While repair and reuse are essential components of a sustainable future for plastics, mechanical recycling remains the most technically accessible, economically affordable, and environmentally sustainable option for managing plastic waste. However, the mechanical recycling process is hampered by a lack of confidence in secondary raw materials, unpredictable input quality for recycling, and a lack of quality control in recycling systems. Fundamental to these deficits is the chemical complexity of waste streams. Contamination from other polymers, residual chemicals from production processes, additives, and contaminants accumulated during the product lifetime, coupled with products of thermo-mechanical and thermo-oxidative degradation all affect the quality of recyclate.

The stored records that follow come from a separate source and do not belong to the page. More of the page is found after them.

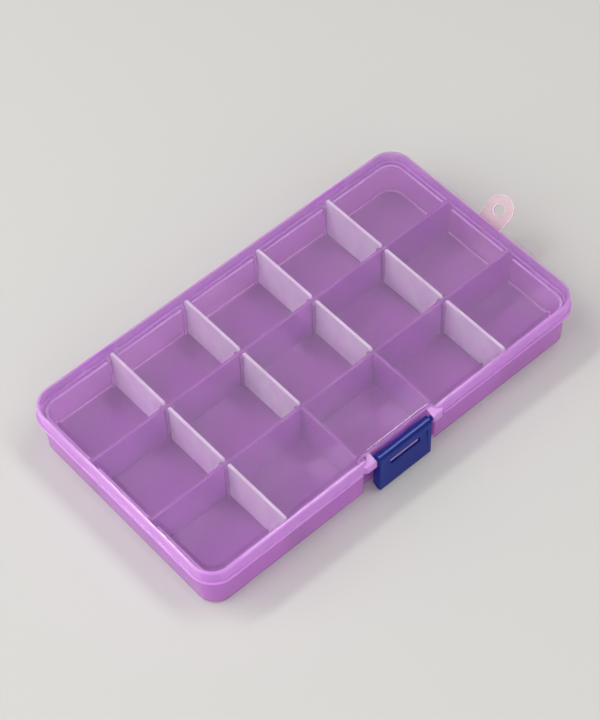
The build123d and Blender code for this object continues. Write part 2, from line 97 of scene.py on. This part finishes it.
def plastic(
    name,
    tint,
    cloud,
    clearness,
    roughness,
    coat=1.0,
    ior=PLASTIC_IOR,
    cloud_scale=CLOUD_SCALE,
    cloud_softness=CLOUD_SOFTNESS,
    stretch=NO_STRETCH,
    ripple_height=RIPPLE_HEIGHT,
):
    """A moulded plastic, see-through by its clearness and clouded, with a soft glow, in the rest."""
    material = bpy.data.materials.new(name)
    material.use_nodes = True
    tree = material.node_tree
    shader = tree.nodes["Principled BSDF"]
    shader.inputs["Transmission Weight"].default_value = clearness
    shader.inputs["IOR"].default_value = ior
    shader.inputs["Coat Weight"].default_value = coat
    shader.inputs["Coat Roughness"].default_value = COAT_ROUGHNESS
    shader.inputs["Coat IOR"].default_value = COAT_IOR
    shader.inputs["Subsurface Radius"].default_value = GLOW_RADIUS
    shader.inputs["Subsurface Scale"].default_value = GLOW_REACH

    # The glow is for the outer side of the skin alone. Met from inside the plastic the milky
    # share is matt, or dark lines run along every thin wall.
    side = tree.nodes.new("ShaderNodeNewGeometry")
    glow = tree.nodes.new("ShaderNodeMath")
    glow.operation = "SUBTRACT"
    glow.inputs[0].default_value = 1.0
    tree.links.new(side.outputs["Backfacing"], glow.inputs[1])
    tree.links.new(glow.outputs["Value"], shader.inputs["Subsurface Weight"])

    place = tree.nodes.new("ShaderNodeTexCoord")
    stretched = tree.nodes.new("ShaderNodeVectorMath")
    stretched.operation = "MULTIPLY"
    stretched.inputs[1].default_value = stretch
    tree.links.new(place.outputs["Object"], stretched.inputs[0])
    drift = tree.nodes.new("ShaderNodeTexNoise")
    drift.inputs["Scale"].default_value = cloud_scale
    drift.inputs["Detail"].default_value = CLOUD_DETAIL
    tree.links.new(stretched.outputs["Vector"], drift.inputs["Vector"])
    cloudy = tree.nodes.new("ShaderNodeMapRange")
    cloudy.inputs["From Min"].default_value = 0.5 - cloud_softness
    cloudy.inputs["From Max"].default_value = 0.5 + cloud_softness
    tree.links.new(drift.outputs["Fac"], cloudy.inputs["Value"])
    colour = tree.nodes.new("ShaderNodeMix")
    colour.data_type = "RGBA"
    colour.inputs["A"].default_value = tint
    colour.inputs["B"].default_value = cloud
    tree.links.new(cloudy.outputs["Result"], colour.inputs["Factor"])
    tree.links.new(colour.outputs["Result"], shader.inputs["Base Color"])

    gloss = tree.nodes.new("ShaderNodeMapRange")
    gloss.inputs["To Min"].default_value = roughness * (1 - GLOSS_SPREAD)
    gloss.inputs["To Max"].default_value = roughness * (1 + GLOSS_SPREAD)
    tree.links.new(drift.outputs["Fac"], gloss.inputs["Value"])
    tree.links.new(gloss.outputs["Result"], shader.inputs["Roughness"])

    if ripple_height:
        ripple = tree.nodes.new("ShaderNodeTexNoise")
        ripple.inputs["Scale"].default_value = RIPPLE_SCALE
        tree.links.new(place.outputs["Object"], ripple.inputs["Vector"])
        bump = tree.nodes.new("ShaderNodeBump")
        bump.inputs["Distance"].default_value = ripple_height
        tree.links.new(ripple.outputs["Fac"], bump.inputs["Height"])
        tree.links.new(bump.outputs["Normal"], shader.inputs["Normal"])
    return material


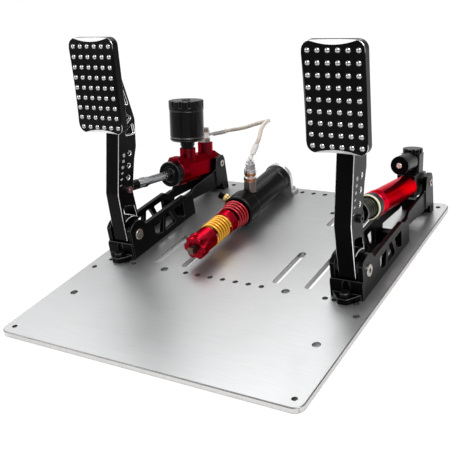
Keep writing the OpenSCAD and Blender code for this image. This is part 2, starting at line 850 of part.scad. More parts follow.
// Rings of sides points each, joined into one closed tube
module tube(rings, sides) {
    last = len(rings) - 1;
    polyhedron(
        points = [for (r = rings) each r],
        faces = concat(
            [[for (k = [0:sides - 1]) k]],
            [for (i = [0:last - 1], k = [0:sides - 1])
                let (a = i * sides + k, b = i * sides + (k + 1) % sides)
                each [[a, a + sides, b + sides], [a, b + sides, b]]],
            [[for (k = [sides - 1:-1:0]) last * sides + k]]
        ),
        convexity = 6
    );
}

module brake_hose() {
    n = len(hose_line);
    rings = [
        for (i = [0:n - 1])
            let (
                t = i == 0 ? hose_out : i == n - 1 ? -hose_in : unit(hose_line[i + 1] - hose_line[i - 1]),
                u = unit(cross(t, hose_side)),
                v = cross(t, u)
            )
            [for (k = [0:hose_sides - 1])
                hose_line[i] + hose_d / 2 * (u * cos(k * 360 / hose_sides) + v * sin(k * 360 / hose_sides))]
    ];
    color("wheat") from_front() tube(rings, hose_sides);
}

// Load cylinder

module on_slave(y) from_front() translate([slave_x, y, slave_z]) rotate([-90, 0, 0]) children();

// Port frame: z along the port from the cylinder's axis
module up_port(t)
    from_front() translate([slave_x, slave_port, slave_z]) rotate([0, slave_roll, 0])
        translate([0, 0, t]) children();
function port_point(t) =
    [slave_x + (slave_r + t) * sin(slave_roll), slave_port, slave_z + (slave_r + t) * cos(slave_roll)];

rear_groove = 16;

module slave_body()
    color(black) difference() {
        on_slave(slave_collar_back)
            difference() {
                union() {
                    cylinder(h = slave_back - slave_collar_back - 1, r = slave_r);
                    translate([0, 0, slave_back - slave_collar_back - 1])
                        cylinder(h = 1, r1 = slave_r, r2 = slave_r - 1);
                }
                translate([0, 0, -1]) cylinder(h = slave_back - slave_collar_back - 11, r = slave_bore_r);
                translate([0, 0, slave_back - slave_collar_back - rear_groove])
                    ring(slave_r + 1, slave_r - 1, 2);
            }
        up_port(port_seat) cylinder(h = 20, r = port_hex / 2 / cos(30) + free_gap);
        up_port(0) cylinder(h = 30, r = port_shank_r + run_gap);
    }

// Sensor frame: z outward from the collar, to the left and a little up
sensor_turn = -64;
sensor_y = 358;
sensor_seat = slave_collar_r - 1;
sensor_r = 7;
sensor_shank_r = 3.5;
module up_sensor(t)
    from_front() translate([slave_x, sensor_y, slave_z]) rotate([0, sensor_turn, 0])
        translate([0, 0, t]) children();

module slave_collar()
    color(black) difference() {
        on_slave(slave_collar_front)
            difference() {
                soft_disc(slave_collar_r, slave_collar_back - slave_collar_front, 1.5);
                translate([0, 0, -1]) cylinder(h = 60, r = slave_rod_r + run_gap);
            }
        up_sensor(sensor_seat) cylinder(h = 10, r = sensor_r - 1);
        up_sensor(sensor_seat - 10) cylinder(h = 20, r = sensor_shank_r + run_gap);
    }

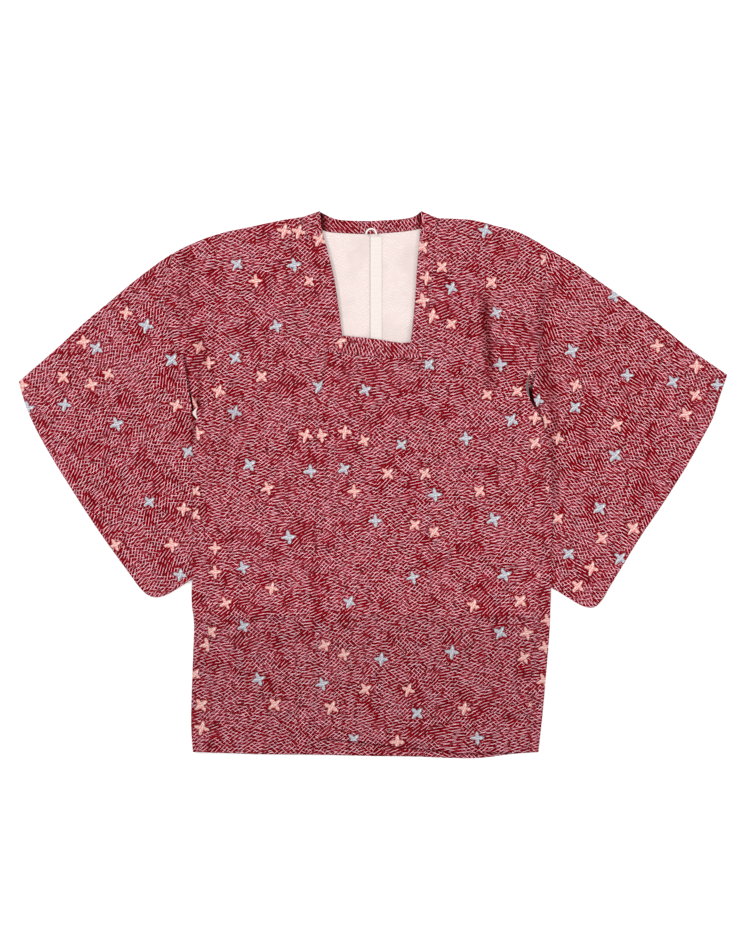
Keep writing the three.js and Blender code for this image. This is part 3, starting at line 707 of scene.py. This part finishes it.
def scattered_flowers(seed):
    """Flowers for the back: one in each square of a grid, moved about within the square."""
    rng = np.random.default_rng(seed)
    xs = np.arange(-620, 620, BACK_FLOWER_SPACING)
    ys = np.arange(BACK_SHIFT - 430, BACK_SHIFT + 480, BACK_FLOWER_SPACING)
    xs, ys = np.meshgrid(xs, ys)
    jitter = rng.uniform(0, 0.72 * BACK_FLOWER_SPACING, (2, *xs.shape))
    kind = rng.choice([GREY, SALMON], xs.shape)
    return np.stack([xs + jitter[0], ys + jitter[1], kind], -1).reshape(-1, 3)


def wall(name, right, wrong, flowers=None, grain=lambda x, y: 0 * x, mirror=1, back_rows=None, ring=False,
         doubled=lambda x, y: -1 + 0 * x, creased=shade_of_folds,
         printed_inside=lambda x, y: np.zeros(x.shape, bool), pale=False, seed=1):
    """A closed wall of cloth between two grids of points, its right side and its wrong side. In a
    ring, the last column is joined to the first.

    Each face reads the print at its own x and y, turned by the grain there, or for the rows past
    `back_rows` at the mirrored and shifted place. Each face also has the offset from its nearest
    flower, in petal lengths. `doubled` is above 0 where the cloth is double, and `creased` goes
    from 0 to 1 where a fold or an upper layer keeps the light off. The wrong side is printed, like
    the right one, where `printed_inside` says so, and both sides are unprinted if `pale`."""
    rows, cols = right.shape[:2]
    count = rows * cols
    points = np.concatenate([right.reshape(-1, 3), wrong.reshape(-1, 3)])
    ids = np.arange(count).reshape(rows, cols)
    if ring:
        ids = np.column_stack([ids, ids[:, :1]])

    def quads(a):
        return np.stack([a[:-1, :-1], a[:-1, 1:], a[1:, 1:], a[1:, :-1]], -1).reshape(-1, 4)

    def rim(a):
        return np.stack([a[:-1], a[:-1] + count, a[1:] + count, a[1:]], -1)

    outside, inside = quads(ids), quads(ids + count)[:, ::-1]
    rims = [rim(ids[0]), rim(ids[-1])[:, ::-1]]
    if not ring:
        rims += [rim(ids[:, 0])[:, ::-1], rim(ids[:, -1])]
    faces = np.concatenate([outside, inside, *rims])
    corner = points[faces]
    spread = np.cross(corner[:, 2] - corner[:, 0], corner[:, 3] - corner[:, 1])
    if (spread * corner.mean(1)).sum() < 0:
        faces = faces[:, ::-1]
        corner = points[faces]
    middle = corner.mean(1)
    if back_rows is None:
        on_back = np.zeros(len(faces), bool)
    elif ring:
        on_back = ((faces % count) % cols >= back_rows).sum(1) >= 3
    else:
        on_back = ((faces % count) // cols >= back_rows).sum(1) >= 3

    # where each corner reads the print
    flat = np.where(on_back[:, None, None], corner[..., :2] * (-1, 1) + (0, BACK_SHIFT), corner[..., :2])
    spot = flat.mean(1)
    angle = np.radians(grain(middle[:, 0], middle[:, 1]))
    angle = np.where(on_back, -angle, angle)[:, None]
    cloth = np.stack([
        mirror * (np.cos(angle) * flat[..., 0] + np.sin(angle) * flat[..., 1]),
        -np.sin(angle) * flat[..., 0] + np.cos(angle) * flat[..., 1],
    ], -1)

    # The nearest flower. Its turn and size come from its place, so that they agree across a seam.
    placed = [(x, y, kind) for kind, places in (flowers or {}).items() for x, y in places]
    all_flowers = np.concatenate([np.array(placed, float).reshape(-1, 3), scattered_flowers(seed)])
    gap = np.hypot(spot[:, :1] - all_flowers[:, 0], spot[:, 1:] - all_flowers[:, 1])
    nearest = gap.argmin(1)
    chance = np.sin(all_flowers[:, 0] * 12.9898 + all_flowers[:, 1] * 78.233) * 43758.5453 % 1
    turn = (chance * math.pi / 2)[nearest][:, None]
    kind = all_flowers[nearest, 2]
    size = np.where(kind == BUD, BUD_REACH, FLOWER_REACH) * (0.92 + 0.16 * (chance * 7 % 1))[nearest]
    offset = (flat - all_flowers[nearest, None, :2]) / size[:, None, None]
    flower = np.stack([
        np.cos(turn) * offset[..., 0] + np.sin(turn) * offset[..., 1],
        -np.sin(turn) * offset[..., 0] + np.cos(turn) * offset[..., 1],
    ], -1)

    piece = new_object(name, (points * MM).tolist(), faces.tolist(), CREPE, CREPE_WRONG)
    mesh = piece.data
    wrong_faces = np.zeros(len(faces), int)
    wrong_faces[len(outside):len(outside) + len(inside)] = 1
    wrong_faces[printed_inside(middle[:, 0], middle[:, 1])] = 0
    wrong_faces[:] = np.maximum(wrong_faces, pale)
    mesh.polygons.foreach_set("material_index", wrong_faces)
    for layer_name, values in (("cloth", cloth * MM), ("flower", flower)):
        mesh.uv_layers.new(name=layer_name).data.foreach_set("uv", values.ravel())
    x, y, _ = points.T
    # Shade painted into the colour: how much light folds, hems and upper layers keep off each point.
    fold_shade = creased(x, y, np.arange(2 * count) >= count)
    for label, domain, values in (
        ("flower_kind", "FACE", kind),
        ("doubled", "POINT", np.clip(doubled(x, y), -1, 1)),
        ("creased", "POINT", fold_shade),
    ):
        mesh.attributes.new(label, "FLOAT", domain).data.foreach_set("value", values)
    return piece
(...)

This lack of confidence necessitates a better understanding of our recycling processes. Our group addresses the challenges and opportunities of recycling, from a fundamental characterisation of degradation processes during (re)extrusion and (re)injection moulding, to new additives that do not leach from products, to developing quality control metrology tools that help sort the “good” quality recyclate from the “bad”. The influence of different sorting decisions, the effects of repeated mechanical recycling on physical and mechanical properties and the known and unknown additives all impact the value of, and trust in, recycled plastics.
A major focus for this theme is the development of a multi-modal suite of characterisation tools linked to rheological assessment of recycled feedstocks. By exploiting an analytical approach, we can track the propensity for degradation of resin feedstocks for both unknown and test resins, and marry the quality up to the right application.